Im entscheidenden Satz hauten beide Spieler das Filzgerät sich - und den Zuschauern - dermaßen stümperhaft um die Ohren, daß die Vermutung aufkam, das Finale werde durch K.o. entschieden, wenn einer der beiden vom Ball unglücklich am Kopf getroffen würde. Als Becker den Aufschlag zum 3:1 durchbrach, wähnte er sich bereits als Sieger. Doch postwendend verbaselte er seinen eigenen Aufschlag mit Hilfe einiger Doppelfehler. Dasselbe Mißgeschick ereilte ihn beim Stand von 4:4 - nach knapp drei Stunden war alles vorbei. Edberg gewann, weil er am Sonntag etwas weniger schlecht in Form war. Nach dem letzten Ballwechsel zeigte der Schwede zum ersten Mal eine Gefühlsregung und warf die Arme in die Luft. Sekunden später hatte er sich jedoch wieder unter Kontrolle.

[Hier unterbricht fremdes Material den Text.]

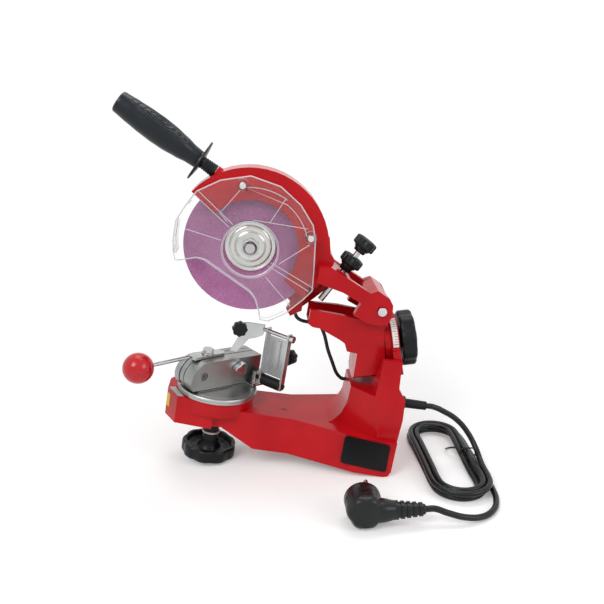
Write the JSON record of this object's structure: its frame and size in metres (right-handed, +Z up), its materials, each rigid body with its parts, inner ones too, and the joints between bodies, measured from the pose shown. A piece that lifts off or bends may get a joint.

Bei der Pressekonferenz analysierte Becker das Spiel für Unbedarfte: „Wenn ich im letzten Satz beim Stand von 3:1 meinen Aufschlag durchgebracht hätte, wäre das Spiel anders verlaufen.“ Ach was. Im übrigen sei der Wind sehr widrig gewesen. Auch Edberg vermittelte nach dem Spiel unerwartete Erkenntnisse: „Es ist nie gut, Zweiter zu werden“, sagte er. „Aber es ist gut, hierherzukommen und zu gewinnen.“

Die britische Presse war an etwas anderem interessiert. Becker hatte die Eislauf-Olympiasiegerin Katarina Witt aus der DDR auf die Tribüne der „Angehörigen“ eingeladen. Der 'Daily Express‘ ließ seinen erotischen Phantasien freien Lauf: Der abend in Zweisamkeit habe möglicherweise darin kulminiert, daß sich die beiden das Fußballfinale gemeinsam angesehen haben.